I use bleeding edge technology to make quiet difficult clients!
I always check my yahoo! Mail because I don’t trust Yahoo!
I never listen to anyone who says give me your ears because I only have two
I torture a clean confession out of a dirty cloth by drowning it in water and then hanging it limp on a rope!
I cuff my hands when I dress to work, so they can remain on the job
I love music but never pay for it. I just make sure to live near a bush for when nature radio broadcasts at dawn and late night.
I steal into the best cities in the world at night without travel papers. My pilot, Mr. Dream, is my assistant.
When my crisis was resolved, I asked the man if it was fair to charge for what took him ONLY two minutes!
I habitually paste my mental excretions on snow-white surfaces and insist that people say pleasant things about them
I employ a boxer to keep my waist flat and in shape
I am working on how to take over all the computers in the world, just by creating a folder in them and naming it “My Computer”
I love to spring people into action by my subject headings! I constantly say “Urgent”
I have a giant American company, called Yahoo! Working for me and I pay them nothing!
My idea of banking is called withdrawal!
I am tired of eating small egg yolks, so I am itching for the SUNniest one on earth.
I have poisoned quite a number of sleek guys…the RATS ate my grains and left behind their stains!
When the mad scientist, called mirror, presumed to clone me, I gave him a smashing funeral!
I leave every competitor trailing by a mile when I soft pedal with a smile
I always leave open my mouth, in a wordless warning to mosquitoes, when I slumber
I ride my horse on level, sleek and slippery paths with automatic speed yet expecting to arrive safely
I am a public servant but I make sure that the public works for me, while I lead them.
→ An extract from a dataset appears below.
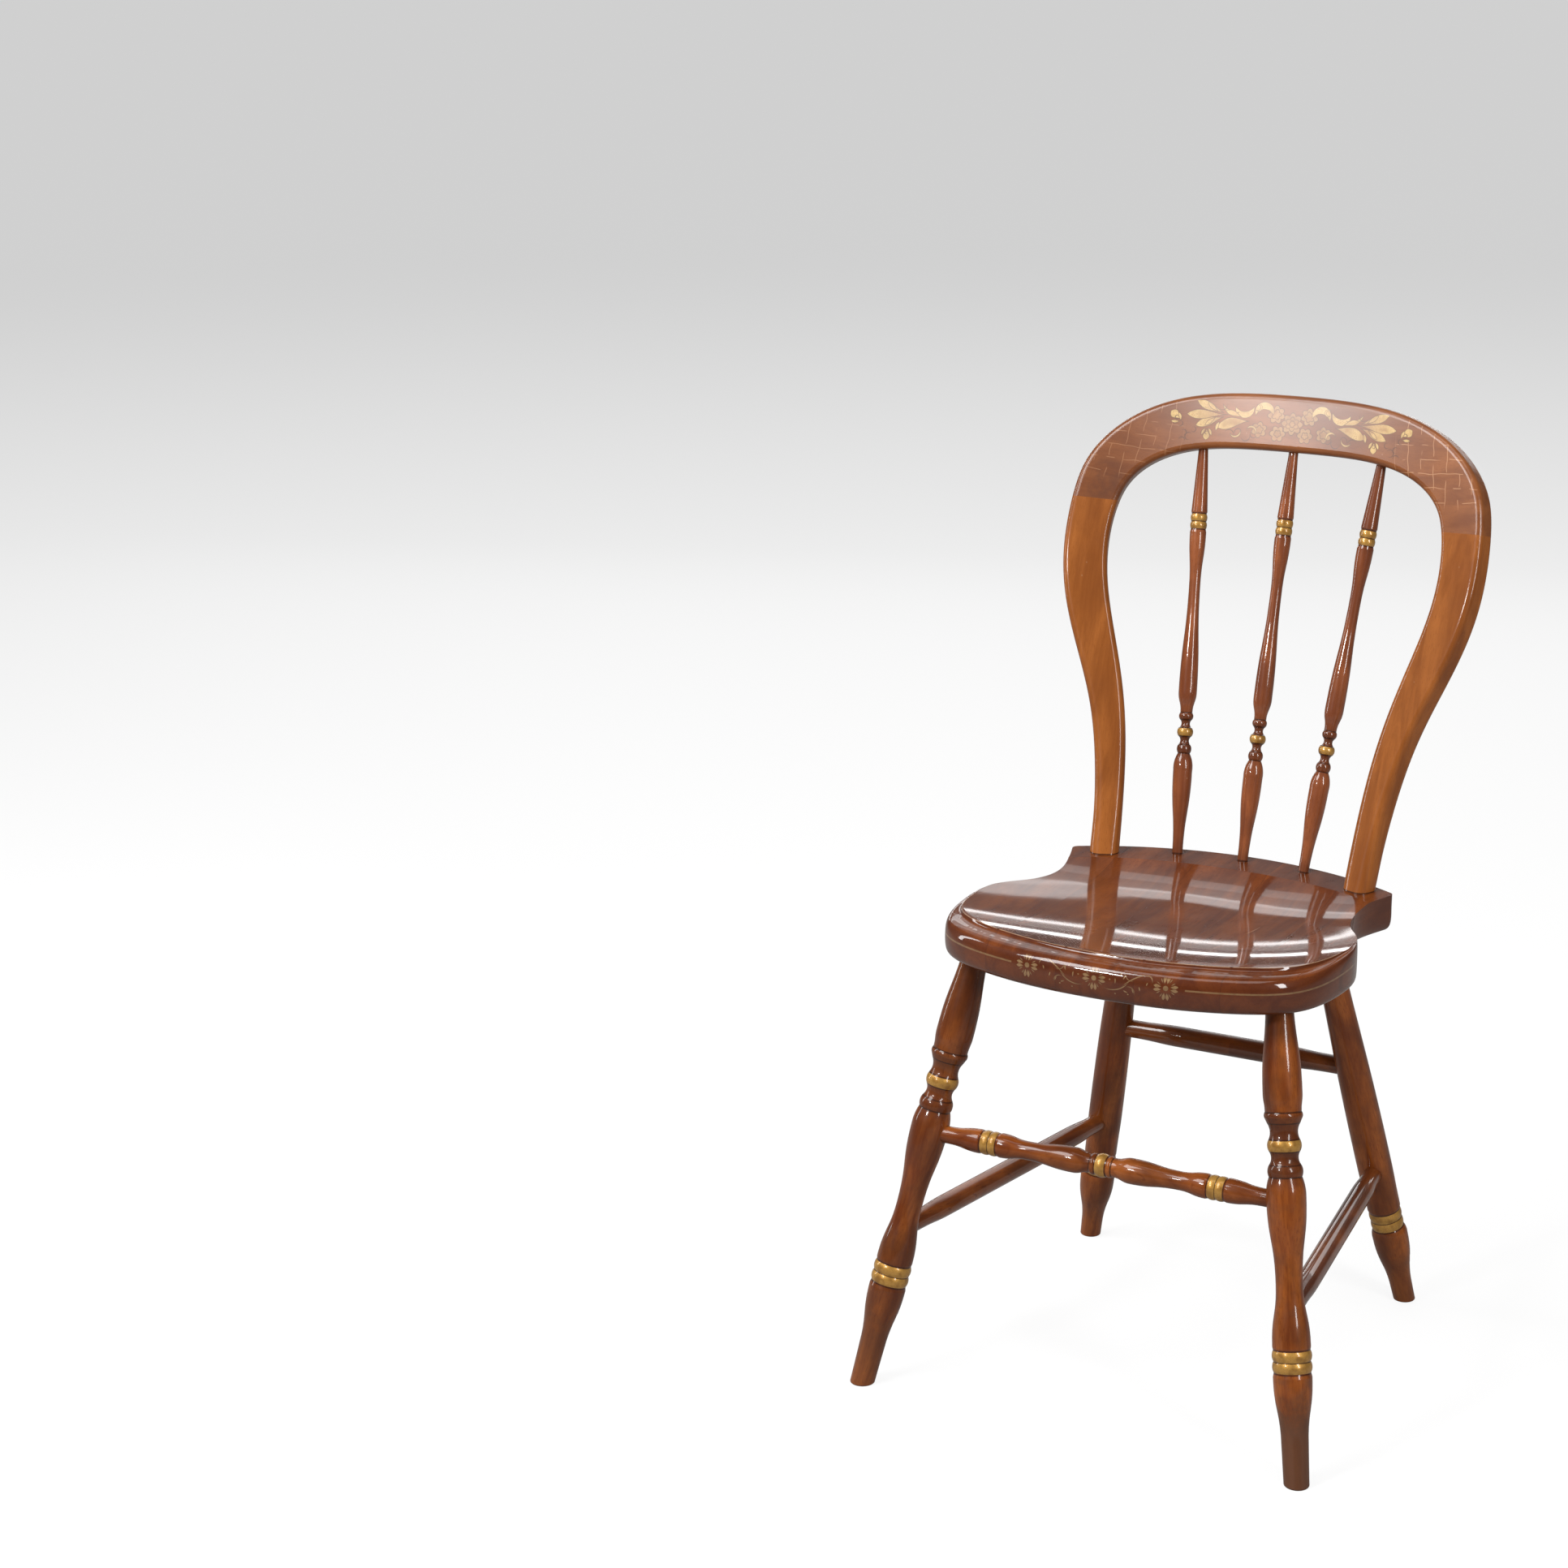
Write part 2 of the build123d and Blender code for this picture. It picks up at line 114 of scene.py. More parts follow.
def makeAxisGroup():
    # distance up a turned piece in mm, and a vector whose Z runs along it
    tree, given, out = newGroup(
        "alongAxis",
        {"Position": (0.0, 0.0, 0.0), "Foot": (0.0, 0.0, 0.0), "Direction": (0.0, 0.0, 1.0)},
        {"Along": 0.0, "Grain": (0.0, 0.0, 0.0)},
    )
    x, y, z = split(tree, given["Position"])
    folded = combine(tree, calc(tree, "ABSOLUTE", x), y, z)
    local = vecCalc(tree, "SUBTRACT", folded, given["Foot"])
    along = vecCalc(tree, "DOT_PRODUCT", local, given["Direction"])
    stem = put(tree, "ShaderNodeVectorMath", {0: given["Direction"]}, operation="SCALE")
    feed(tree, stem.inputs["Scale"], along)
    across = vecCalc(tree, "SUBTRACT", local, stem.outputs[0])
    side = product(tree, calc(tree, "SIGN", x), 0.37)  # other wood left and right
    feed(tree, out["Along"], product(tree, along, 1000.0))
    feed(tree, out["Grain"], vecCalc(tree, "ADD", across, combine(tree, side, side, along)))
    return tree


def makeGrainGroup():
    # stained maple: long soft streaks and short dark flecks, both along Z of the vector
    tree, given, out = newGroup(
        "mapleGrain",
        {"Grain": (0.0, 0.0, 0.0), "Dark": (0.1, 0.02, 0.01, 1.0), "Light": (0.3, 0.1, 0.04, 1.0),
         "Streaks": 0.6, "Flecks": 0.3},
        {"Color": (0.2, 0.08, 0.03, 1.0), "Height": 0.0},
    )
    broad = noise(tree, vecCalc(tree, "MULTIPLY", given["Grain"], (1.0, 1.0, 0.16)), 48.0, 4.0, 0.55, 0.8)
    fine = noise(tree, vecCalc(tree, "MULTIPLY", given["Grain"], (1.0, 1.0, 0.05)), 420.0, 3.0, 0.6)
    fleck = noise(tree, vecCalc(tree, "MULTIPLY", given["Grain"], (1.0, 1.0, 0.10)), 1300.0, 2.0, 0.5)
    streaks = calc(tree, "ADD", ramp(tree, broad, 0.30, 0.72), calc(tree, "MULTIPLY_ADD", fine, 0.6, -0.3))
    centred = calc(tree, "SUBTRACT", streaks, 0.5)
    amount = calc(tree, "MULTIPLY_ADD", centred, given["Streaks"], 0.5, clamp=True)
    color = blend(tree, amount, given["Dark"], given["Light"])
    flecks = product(tree, ramp(tree, fleck, 0.56, 0.70), given["Flecks"])
    feed(tree, out["Color"], blend(tree, flecks, color, given["Dark"]))
    feed(tree, out["Height"], calc(tree, "SUBTRACT", fine, flecks))
    return tree


def makeBandGroup():
    # 1 between From and To, with soft painted ends
    tree, given, out = newGroup(
        "paintedBand",
        {"Along": 0.0, "From": 0.0, "To": 10.0, "Edge": 0.35},
        {"Mask": 0.0},
    )
    middle = product(tree, calc(tree, "ADD", given["From"], given["To"]), 0.5)
    half = product(tree, calc(tree, "SUBTRACT", given["To"], given["From"]), 0.5)
    away = calc(tree, "ABSOLUTE", calc(tree, "SUBTRACT", given["Along"], middle))
    inside = calc(tree, "DIVIDE", calc(tree, "SUBTRACT", half, away), given["Edge"])
    feed(tree, out["Mask"], calc(tree, "ADD", inside, 0.5, clamp=True))
    return tree


def makeGiltGroup():
    # bronze powder in varnish: a little uneven in tone, rubbed through in spots
    tree, given, out = newGroup(
        "bronzePowder",
        {"Position": (0.0, 0.0, 0.0), "Bright": (0.45, 0.27, 0.07, 1.0), "Dull": (0.19, 0.10, 0.03, 1.0),
         "Wear": 0.3},
        {"Color": (0.4, 0.25, 0.06, 1.0), "Cover": 1.0, "Rough": 0.4},
    )
    cloud = noise(tree, given["Position"], 110.0, 3.0, 0.5)
    speck = noise(tree, given["Position"], 1200.0, 3.0, 0.6)
    feed(tree, out["Color"], blend(tree, ramp(tree, cloud, 0.30, 0.62), given["Dull"], given["Bright"]))
    rubbed = ramp(tree, calc(tree, "MULTIPLY_ADD", cloud, 0.7, speck), 0.90, 1.06)
    lost = product(tree, rubbed, given["Wear"])
    feed(tree, out["Cover"], calc(tree, "SUBTRACT", 1.0, lost, clamp=True))
    feed(tree, out["Rough"], ramp(tree, speck, 0.3, 0.7, 0.34, 0.50))
    return tree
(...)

My house is built but I always call it a building, so no one says I have not fixed the latest facility!
The only reason I cried when I was born was that everyone had a fabric on and I was nude!
The reason they cried as I died was that I was leaving in a designer outfit!
The reason I am a friend of Mr. Clinton is that when I am in the US and incur costs, I just call him up and say “Bill! I am here”…he always understands.
I blinded my neighbors with a curtain when I couldn’t tolerate their sight anymore!
I am an ingenious mathematician! I have all my rich business contacts reduced to numbers in my cell phone!
I may already be the best boxer in the world, my coach; Calculator, rates me higher after every punch!
I am quite generous to strangers, that’s why I give them the benefit of doubt!
I have a suspicious nature, so maybe I should establish a security outfit.
I am undecided which trait I share with a wall gecko. Perhaps we both love sitting on the fence!
I always rightly tell people that they are wrong when they differ with me.
I will never buy the papers as long as they consider me not newsworthy!
It’s immoral for anyone to give Bill Gates so much money for one dream. I have a headful!
A man once asked me to help him out, so I showed him the door!
This other poet was making so much WAVES, so I shored him up! I hate a tsunami around me!
When I got home sick, I left!
They wondered why I didn’t write. So I called, saying there was nothing to write home about!